22.11.05


El domingo por la noche nos cenamos dos cangrejos. Llegaron directo de un comercio de chinos, saludables e histéricos, corriendo como cachorros sobre el parqué y con sus tenazas bien abiertas en lo alto. Luego de unos minutos jugando a lo más cercano que he visto a "la rabia" infantil desde hace muchos años, los pusimos en la bañera a esperar que se les pasara el coraje. Uno de ellos al poco tiempo se calmó. El otro se empeñó en querer levantarse sobre sus patas traseras y arrancarnos la nariz cada vez que alguien hacía uso del baño. En su histeria le dio incluso por atacar a su ya apacible e inocente compañero de bañera. Una pata que sangraba un líquido gris y de olor salino quedó en medio de la bañera, dividiendo los territorios que después de aquel pleito separó a los congéneres.
La oportunidad de la reconciliación llegó en condiciones poco favorables. Los compañeros de desgracia se reencontraron en el interior de una gran olla de agua salada en ebullición, y no supe si alcanzaron a hacer las paces antes de ponerse colorados y apetitosos. Pero su sacrificio no fue en vano: sirvió al acercamiento de sus verdugos, quienes nos apretamos en el espacio apenas un poco menos pequeño y caliente que el recipiente de su último chapuzón, a disfrutar de sus jugosos cuerpos hervidos.

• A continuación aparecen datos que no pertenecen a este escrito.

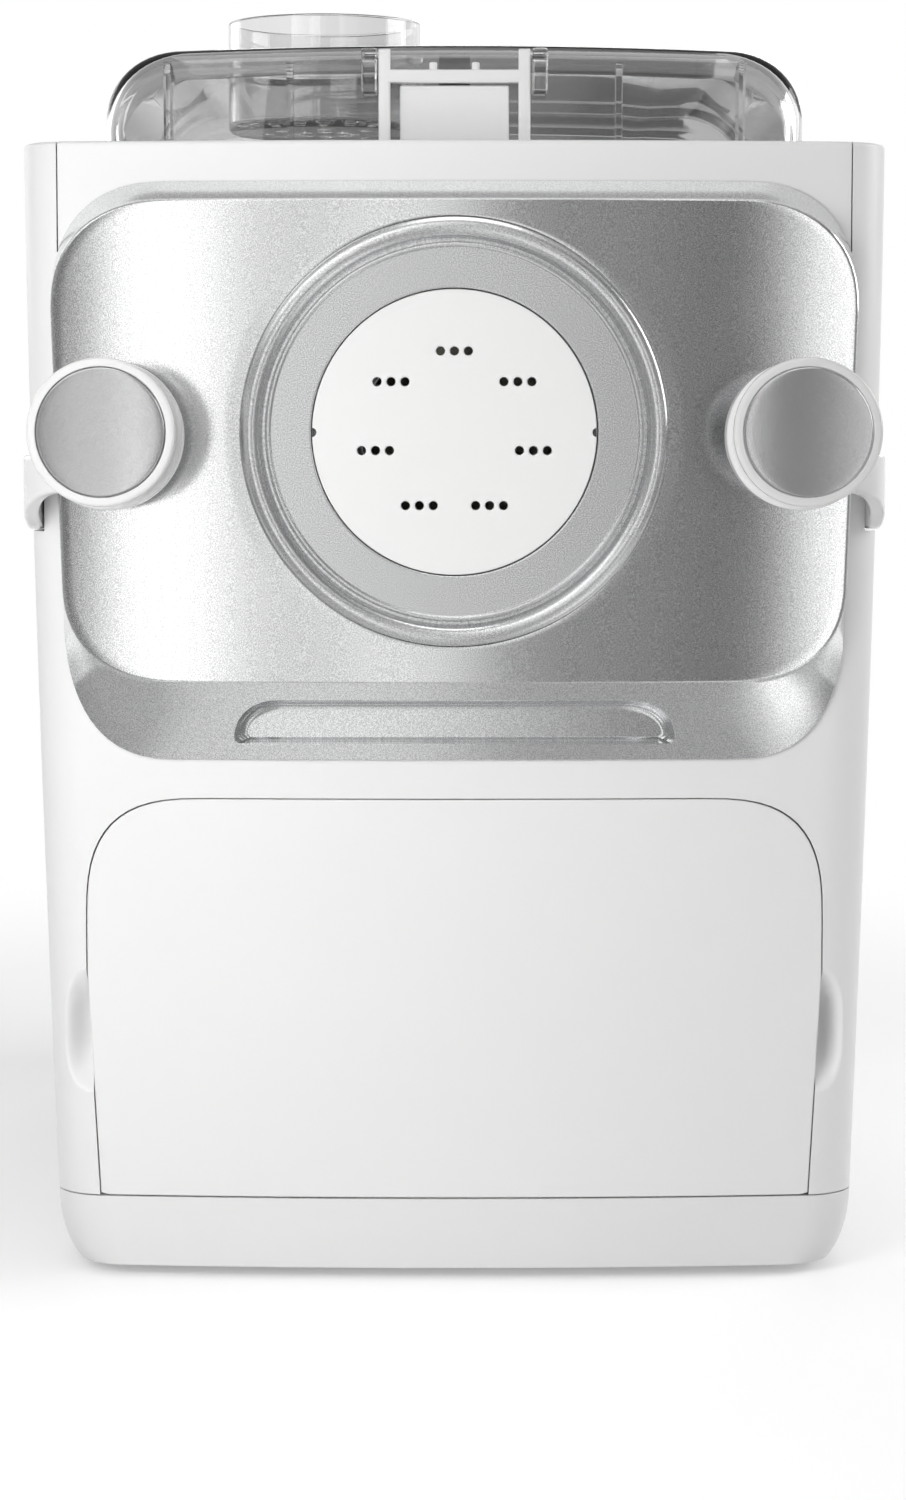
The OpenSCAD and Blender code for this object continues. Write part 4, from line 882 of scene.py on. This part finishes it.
def plate(name, outlines, thick, edge, place):
    """A flat plate with holes: the first outline less the others, its edges rounded, and each point put by place."""
    curve = bpy.data.curves.new(name, "CURVE")
    curve.dimensions = "2D"
    curve.fill_mode = "BOTH"
    curve.extrude = (thick / 2 - edge) * MM
    curve.bevel_depth = edge * MM
    curve.bevel_resolution = 2
    curve.offset = -edge * MM
    for outline in outlines:
        spline = curve.splines.new("POLY")
        spline.points.add(len(outline) - 1)
        for point, (u, v) in zip(spline.points, outline):
            point.co = (u * MM, v * MM, 0, 1)
        spline.use_cyclic_u = True
    made = bpy.data.objects.new(name, curve)
    bpy.context.collection.objects.link(made)
    mesh = final_mesh(made)
    bpy.data.objects.remove(made)
    bpy.data.curves.remove(curve)
    points = [place(v.co.x / MM, v.co.y / MM, v.co.z / MM) for v in mesh.vertices]
    faces = [tuple(p.vertices) for p in mesh.polygons]
    bpy.data.meshes.remove(mesh)
    return solid(name, points, faces)


holes = [ring_of(hole_r, (x + k * hole_pitch, z), 20)
         for x, z in arc((0, 0), cluster_r, quarter, quarter + math.tau, cluster_count)[:-1] for k in (-1, 0, 1)]
food_white = plastic("food_white", (0.85, 0.85, 0.843), 0.42, grain=0.35, relief=0.02)
shaping_disc = plate("shaping_disc_visual", [ring_of(disc_r, steps=160)] + holes, disc_t - 0.1, 0.35,
                     lambda u, v, w: (u, y_face + disc_t / 2 - 0.3 - w, axis_z + v))
cut(shaping_disc, *mirrored(lambda side: rod("Y", (side * disc_r, y_face, axis_z), notch_r, -disc_t + 1, past, 32)))
dress(shaping_disc, food_white, "root", "food_white", "shaping_disc")

# ---------------- drawer
# A storage drawer under the panel. Its white front follows the bow of the body and closes flush with
# it, with a thin seam all round. The tray behind it slides on two runners.
drawer_white = plastic("drawer_white", (0.87, 0.87, 0.868), 0.33)
drawer_middle = (0, 74)
drawer_edge = 0.45
back_edge = 0.6
drawer_grow = 0.12  # how far the front reaches into the seam round it
rim = on_spokes(drawer_outline(drawer_grow), drawer_middle)


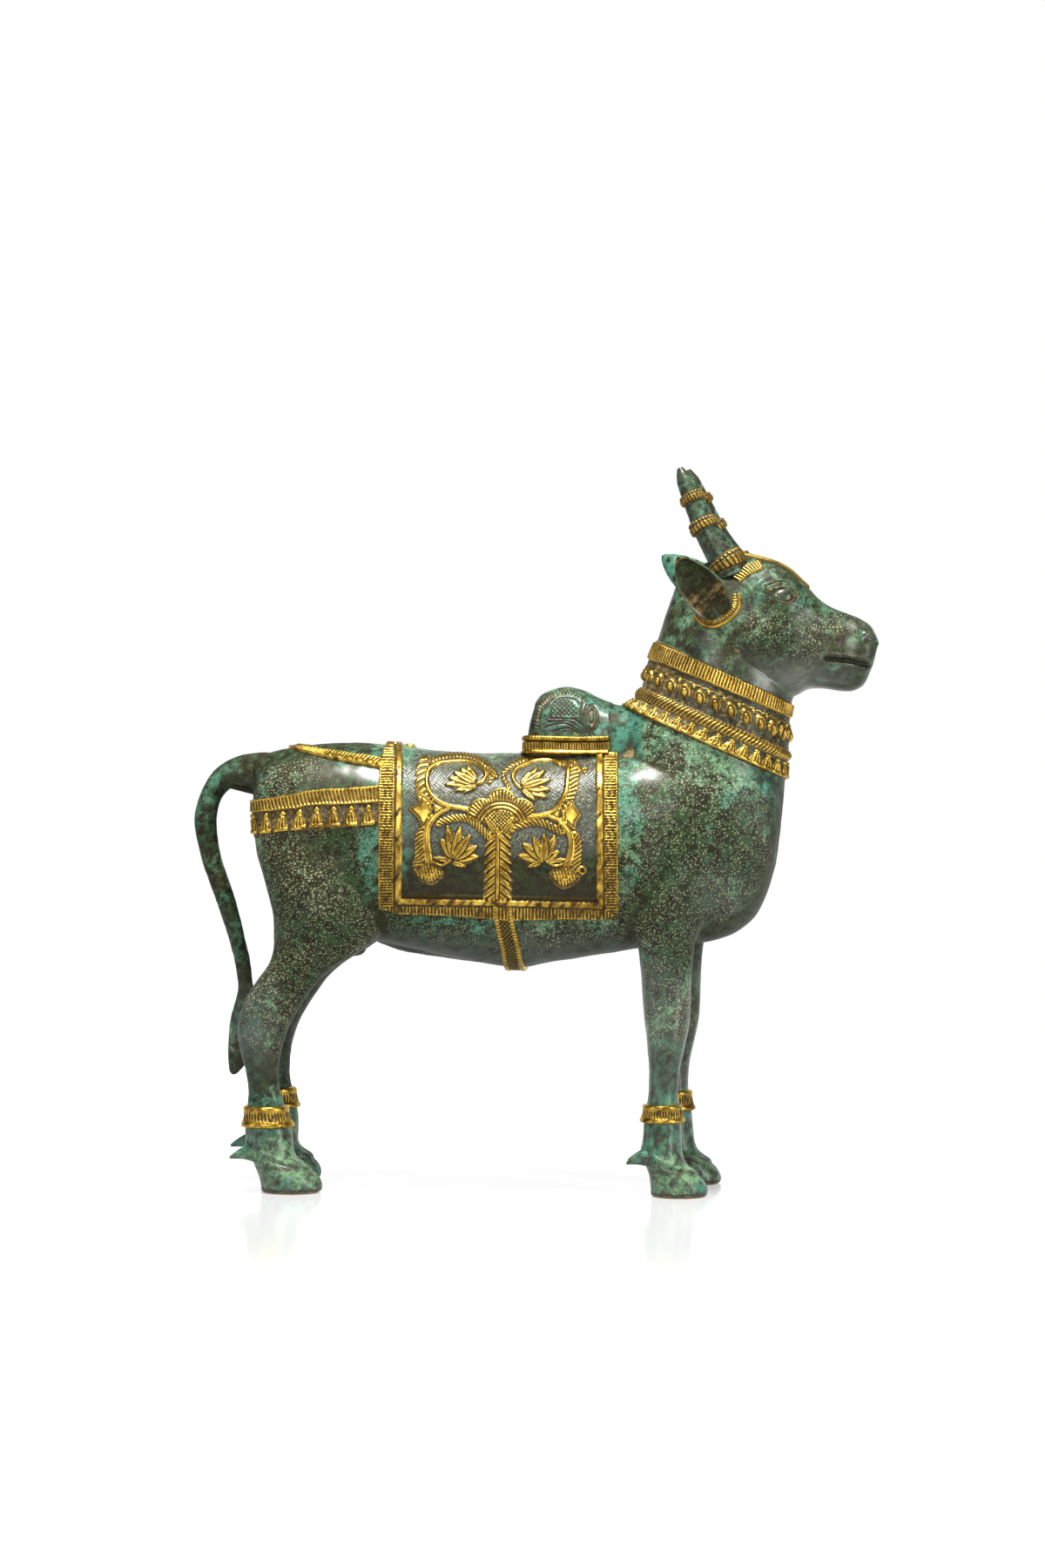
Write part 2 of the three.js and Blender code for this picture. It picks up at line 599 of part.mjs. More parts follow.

Como todo esto ocurrió un domingo en la tarde, un aire como de música eucarística me llegó desde muy lejos, aplacando mis culpas y colmando mi sed. Sí, me sentí culpable, pero algo extraordinario vino a aplacar mi pena: aquellos cangrejos aceptaron el sacrificio con la integridad del más grande de los hombres. Al momento de levantarlos sobre la boca humeante de la olla final, su calma, su aceptación de la injusticia del destino, la entrega incondicional de sus cuerpos para aplacar nuestra hambre me sorprendieron. Ni chistaron. Se dejaron meter en el agua burbujeante como si desde siempre hubieran sabido que aquello ocurriría.
El vino blanco y fresco ayudó a sobrellevar mejor el golpe de comerse a aquellos valientes cangrejos con martillo y entre cuatro en una cocina-comedor de apenas seis metros cuadrados. La alegría de aquellos animalitos y su entrega desinteresada nos inspiraron el calor de hogar y la alegría de la comunión necesarios para olvidar que afuera la temperatura bajaba ya de cero grados.

1 comentario:

Miguel Tapia Alcaraz dijo...

Es que además hubo camarones, caracoles, arroz a la mantequilla y hasta pollo. Sólo que estos ya llegaron muertos, y no eran tan simpáticos. Un abrazo!